God acts in the eternal now. Thus, from our perspective creation has a beginning and continues forever. From God’s perspective it is all one act of creation from the eternal now. From our perspective God is changeless throughout all of history. He engages the entire time line all at once in one act from the eternal now.
God’s Eternity and Human Frailty Psalm 90: Lord, you have been our dwelling place in all generations.2 Before the mountains were brought forth,or ever you had formed the earth and the world from everlasting to everlasting you are God.
No. I am not talking about a point in time. It follows later that the point has to be a point in time.
The point is that you need time for act of creation.
You are trying to put God in time. What I am saying is He is outside of time and acts in the eternal now on all events of time all at once. So you can’t single out a single time as being privileged over another from God’s perspective.

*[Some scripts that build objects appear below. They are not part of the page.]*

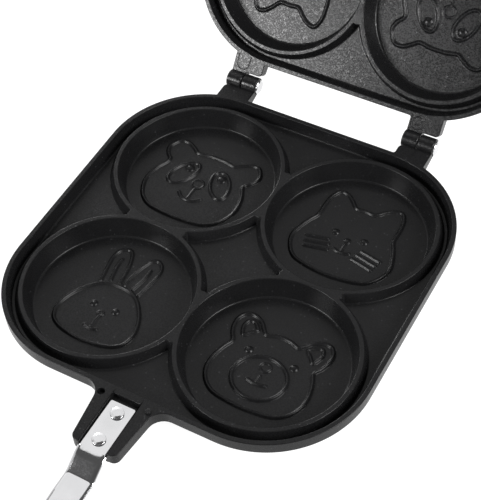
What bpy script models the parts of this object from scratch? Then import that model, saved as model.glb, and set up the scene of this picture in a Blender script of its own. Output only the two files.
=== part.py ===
# A hinged four-cup pancake pan, standing open: a lower casting flat on the table and an
# equal one leaning back on two hinges. Both carry a riveted steel shank and a moulded grip,
# and a wire bail on the lower grip locks the two grips together when the pan is shut. The
# lower cups' floors are thicker, which keeps the open pan standing on them.
#
# Lengths are in metres and angles in degrees. Every piece of a half is drawn in that half's
# own frame: X across, Y from the handle to the hinge, Z = 0 at the top of the rim, and the
# origin in the middle of its four cups. The lid is the same set of pieces turned over.

import math

import bmesh
import bpy
from mathutils import Matrix, Vector

# Cups
CUP_MOUTH_RADIUS = 0.0480
CUP_SPACING = 0.0024
CUP_FLOOR_RADIUS = 0.0446
CUP_DEPTH = 0.0124
RIDGE_DROP = 0.0021
CUP_FLOOR_FILLET = 0.0030
LOWER_FLOOR_WALL = 0.0032
LID_FLOOR_WALL = 0.0020
CUP_SIDE_WALL = 0.0025
CUP_FOOT_FILLET = 0.0015
RIDGE_WIDTH = 0.0025
RIDGE_SPREAD = 0.0024

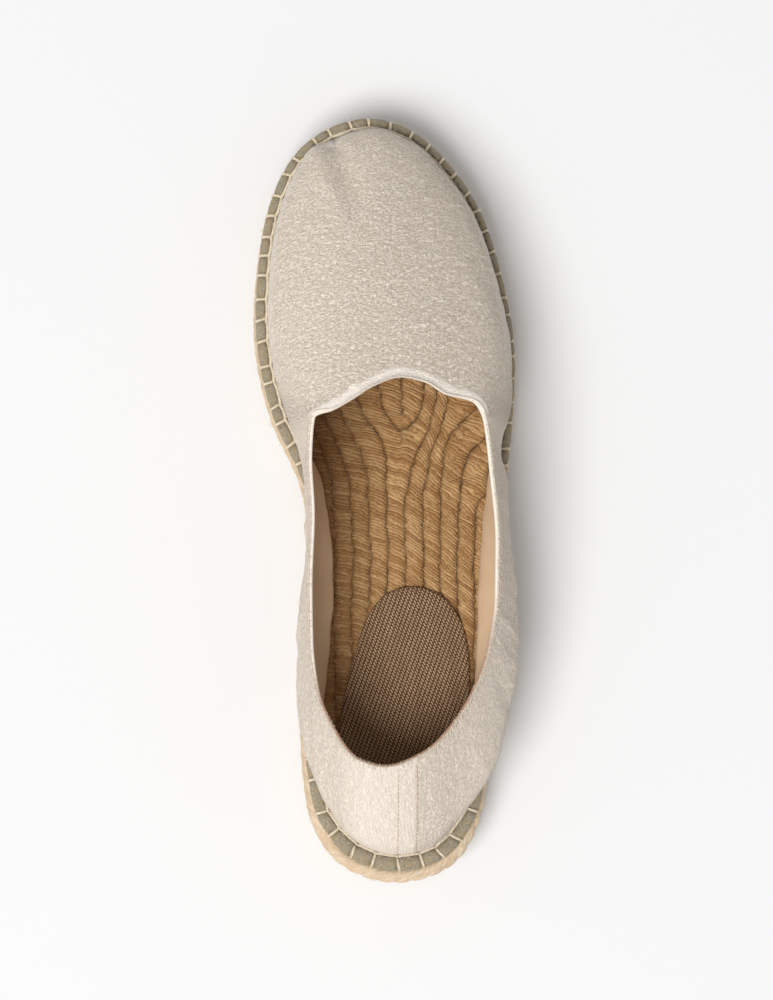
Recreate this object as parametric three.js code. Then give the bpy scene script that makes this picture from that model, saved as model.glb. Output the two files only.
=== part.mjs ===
// Flat espadrille for the right foot, empty and standing on its sole.
//
// Millimetres, +Z up, toe towards +Y, outer side of the foot towards +X. The origin is under the
// middle of the shoe, on the floor.
//
//   sole        rope sole: heel and ball flat on the floor, low arch, toe spring
//   edge_band   soft cloth band round the top edge of the sole, where the blanket stitches run
//   upper       one hollow cloth shell, open at the collar and along the foot
//   heel_sock   thin woven pad on the footbed, under the heel

import * as THREE from 'three';

// ---------------------------------------------------------------- driving dimensions

const soleLength = 285;
const ballWidth = 98.6;
const wall = 1.6; // cloth and lining together
const gap = 0.3; // clearance between two pieces that touch
const sockThickness = 1.2;
const skirtHeight = 5; // the upright foot of the upper, behind the edge band

const topEdgeDepth = 8; // how far down the side the rounded top edge of the sole reaches
const bottomEdgeDepth = 4.5;
const bottomEdgeInset = 4;

const stepsRound = 96; // points round the shoe
const sockStepsRound = 48;

// The sole seen from above. `at` is the share of the length from the heel; `inner` and `outer`
// are the two edges as shares of the ball width from the line that the shoe is drawn on.
const soleOutline = [
  { at: 0.0, inner: 0.048, outer: 0.048 },
  { at: 0.009, inner: -0.079, outer: 0.192 },
  { at: 0.033, inner: -0.191, outer: 0.297 },
  { at: 0.079, inner: -0.271, outer: 0.371 },
  { at: 0.134, inner: -0.302, outer: 0.403 },
  { at: 0.208, inner: -0.313, outer: 0.418 },
  { at: 0.318, inner: -0.284, outer: 0.436 },
  { at: 0.428, inner: -0.274, outer: 0.449 },
  { at: 0.519, inner: -0.316, outer: 0.479 },
  { at: 0.611, inner: -0.432, outer: 0.507 },
  { at: 0.711, inner: -0.49, outer: 0.51 },
  { at: 0.82, inner: -0.474, outer: 0.441 },
  { at: 0.884, inner: -0.436, outer: 0.371 },
  { at: 0.933, inner: -0.376, outer: 0.276 },
  { at: 0.965, inner: -0.302, outer: 0.188 },
  { at: 0.989, inner: -0.194, outer: 0.083 },
  { at: 1.0, inner: -0.052, outer: -0.052 },
];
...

It’s a poorly worded proposition.
It could have been worded: If God has existed eternally and creation had a beginning, can we conceive of a context in which only God existed?
@STT wants to say “yes – and therefore, ‘time’ pre-exists (and encompasses) God”.
He also wants to say “if you say ‘no’, then the ‘act of creation’ – which I claim requires ‘time’ as a prerequisite – could never have occurred. It did occur, so therefore, it must also pre-exist and encompass God.”
However, he’s not taking into account that ‘time’ could have been created, and could have pre-existed the ‘universe’, per se, without pre-existing God.
Not for the ‘act’ of creation. Perhaps as a dimension within which the universe exists, but that doesn’t mean that ‘time’, itself, isn’t created.
I understand what you are saying. Let’s put it this way. God sees all events at once. This means that God sees the state at which there is no universe and there is a universe at once too. This means that there was no point (eternal point) at which God only existed from God’s perspective.